Em Mickey 17, a sátira consegue ser altamente eficaz enquanto também é uma fonte de distração em relação aos temas tratados. O grande líder da expedição colonizadora é Kenneth Marshall (Mark Ruffalo), um personagem claramente inspirado no político Donald Trump. Não se trata apenas de sua personalidade, mas também da voz e da cadência de sua fala. Isso deixa a impressão de que Ruffalo está o tempo inteiro fazendo uma imitação barata de Trump, digna de esquetes de humor.

Pelo menos, a composição de Kenneth e de sua esposa Ylfa (Toni Collette) é fiel ao que o roteiro está tentando representar.
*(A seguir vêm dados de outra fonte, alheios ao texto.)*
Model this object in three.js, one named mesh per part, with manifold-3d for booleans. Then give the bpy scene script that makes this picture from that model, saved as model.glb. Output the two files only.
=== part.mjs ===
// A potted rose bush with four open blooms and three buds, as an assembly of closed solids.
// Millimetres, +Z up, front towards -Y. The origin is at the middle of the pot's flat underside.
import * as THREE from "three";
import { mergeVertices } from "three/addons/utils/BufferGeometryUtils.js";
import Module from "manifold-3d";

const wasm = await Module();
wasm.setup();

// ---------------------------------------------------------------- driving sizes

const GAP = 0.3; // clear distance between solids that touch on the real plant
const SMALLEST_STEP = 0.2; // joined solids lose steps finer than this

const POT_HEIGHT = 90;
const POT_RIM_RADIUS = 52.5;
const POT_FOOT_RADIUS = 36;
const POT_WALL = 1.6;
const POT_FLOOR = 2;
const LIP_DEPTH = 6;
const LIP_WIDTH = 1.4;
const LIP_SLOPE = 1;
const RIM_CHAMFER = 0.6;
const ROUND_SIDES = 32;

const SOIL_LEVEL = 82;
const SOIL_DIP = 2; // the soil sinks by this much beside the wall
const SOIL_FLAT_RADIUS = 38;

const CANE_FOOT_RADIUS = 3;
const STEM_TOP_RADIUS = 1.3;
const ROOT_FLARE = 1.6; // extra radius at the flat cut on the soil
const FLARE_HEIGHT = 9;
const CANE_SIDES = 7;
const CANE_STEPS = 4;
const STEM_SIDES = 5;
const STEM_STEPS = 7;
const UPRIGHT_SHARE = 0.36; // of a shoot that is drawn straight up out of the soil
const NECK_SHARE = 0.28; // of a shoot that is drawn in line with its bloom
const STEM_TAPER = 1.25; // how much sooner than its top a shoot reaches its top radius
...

Os dois personagens representam pessoas medíocres e de intelecto limitado que precisam se considerar superiores (inclusive, racialmente) para lidar com os próprios medos e inseguranças. São típicos narcisistas malignos, estando indiferentes ao sofrimento alheio e banalizando a crueldade e a violência.

Eles estão sempre obcecados com a imagem que estão projetando. Para eles, não há diferença entre “ser” e “parecer ser”. Por exemplo, se eles querem ser vistos como pessoas inteligentes, eles não tentam se tornar mais inteligentes, mas sim projetar uma imagem de inteligência. Porém, o máximo que eles conseguem é projetar a imagem do que eles acham que é ser inteligente. É sempre um jogo de espelhos onde há muitas projeções e pouco conteúdo.
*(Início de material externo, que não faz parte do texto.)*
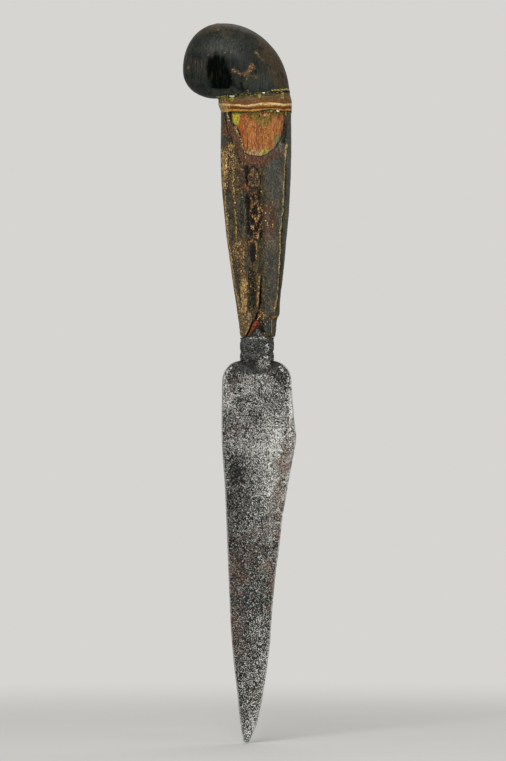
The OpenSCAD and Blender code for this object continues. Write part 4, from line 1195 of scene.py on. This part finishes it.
lower_piece = ring_piece(
    "liner_lower", lower_low, tan_joint, 0.2, 45, rows=9, swell=-0.1, lumps=0.5, size=(0.9, 0.9, 0.7),
    marks=lower_marks)
upper_piece = ring_piece(
    "liner_upper", upper_low, upper_high, 0.25, 46, swell=0.1, lumps=0.4, size=(0.8, 0.8, 0.6),
    marks=upper_marks)
verdigris = Finish("verdigris")
crumbs = verdigris.grain(0.66, 3, 0.6)
cloudy = verdigris.grain(2.2, 4, 0.6, seed=1)
bare = (verdigris["bare"] + (cloudy + crumbs - 1.0) * 1.6).step(0.45, 0.75)
verdigris.set(
    Base_Color=verdigris.painted(
        (190, 182, 86),
        ((76, 72, 34), crumbs.step(0.46, 0.54)),
        ((210, 200, 118), crumbs.step(0.41, 0.36)),
        ((20, 17, 11), crumbs.step(0.56, 0.60)),
        ((112, 70, 38), cloudy.step(0.53, 0.60) * 0.8),
        # Painted shade in the sunk joints, with crumbs of crust showing.
        (verdigris.painted((18, 15, 10), ((176, 160, 74), crumbs.step(0.44, 0.40))), bare * 0.95),
        # Painted highlights: the glints on the crust are near white.
        ((253, 250, 232), verdigris.broken("light", crumbs, 1.2, 0.4, 0.6)),
    ),
    Roughness=0.75,
)
verdigris.relief(crumbs, 0.35)
fit(lower_piece, "lower_liner", verdigris)
fit(upper_piece, "upper_liner", verdigris)

# Pommel: one block of black horn, sawn and polished to a curled beak, with a blind hole for the tang.
# The front has a dark hollow over the beak's throat, a star of brown flakes and a crease by the seat.
pommel_h, pommel_t, beak_level, beak_reach = 29.8, 24.0, 11.0, 28.3
crown_off, throat_off, heel_off = 13.0, 16.0, 13.6
seat_w, seat_t, back_rounding, seat_gap = 28.8, 21.4, 2.1, 0.4
v = np.concatenate([
    beak_level * np.linspace(0, 1, 46) ** 1.8,
    beak_level + (pommel_h - beak_level) * np.sin(np.linspace(0, math.pi / 2, 74)[1:-1]), [pommel_h - 0.004],
])
over = oval(np.clip((v - beak_level) / (pommel_h - beak_level), 0, 1))
under = np.clip(1 - v / beak_level, 0, 1)
left = np.where(
    v < beak_level, -throat_off - (beak_reach - throat_off) * oval(under),
    -crown_off - (beak_reach - crown_off) * over)
left[0] = -seat_w / 2
right = -crown_off + (heel_off + crown_off) * np.sqrt(1 - (v / pommel_h) ** back_rounding)
half_t = np.where(v < beak_level, pommel_t / 2 - (pommel_t - seat_t) / 2 * under ** 2, pommel_t / 2 * over)
upright = oval_rings(
    v[:, None], turns(len(v), 320), (right - left)[:, None] / 2, half_t[:, None],
    (right + left)[:, None] / 2)
along, lift = upright[..., 0], upright[..., 2] + seat_gap
rings = upright.copy()
rings[..., 0] = -lean + along * math.cos(seat_slope) - lift * math.sin(seat_slope)
rings[..., 2] = seat_z + along * math.sin(seat_slope) + lift * math.cos(seat_slope)
x, y, z = rings[..., 0], rings[..., 1], rings[..., 2]
from_seat = z - seat(0)(x, y)
front = smooth_step(0, -4, y)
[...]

É claro que esse jogo de espelhos é suficiente para enganar muitas outras pessoas que também estão mais focadas na imagem do que no conteúdo, o que as leva a se tornarem fãs e fiéis seguidoras das “ideias” de Marshall. A questão é que, assim como Donald Trump, ele fala as coisas que muitas pessoas querem escutar e nas quais elas querem acreditar, como as promessas de sucesso e de grandiosidade.

Para quem não conhece as produções mencionadas anteriormente, Mickey 17 pode realmente ser uma jornada divertida e surpreendente. Porém, para os demais, o filme pode acabar parecendo uma repetição de produções anteriores, inclusive em sua sátira de Donald Trump. O humor negro até funciona relativamente bem, mas não o suficiente para elevar os pontos mais fracos da produção. O resultado não é necessariamente ruim, mas apenas mediano.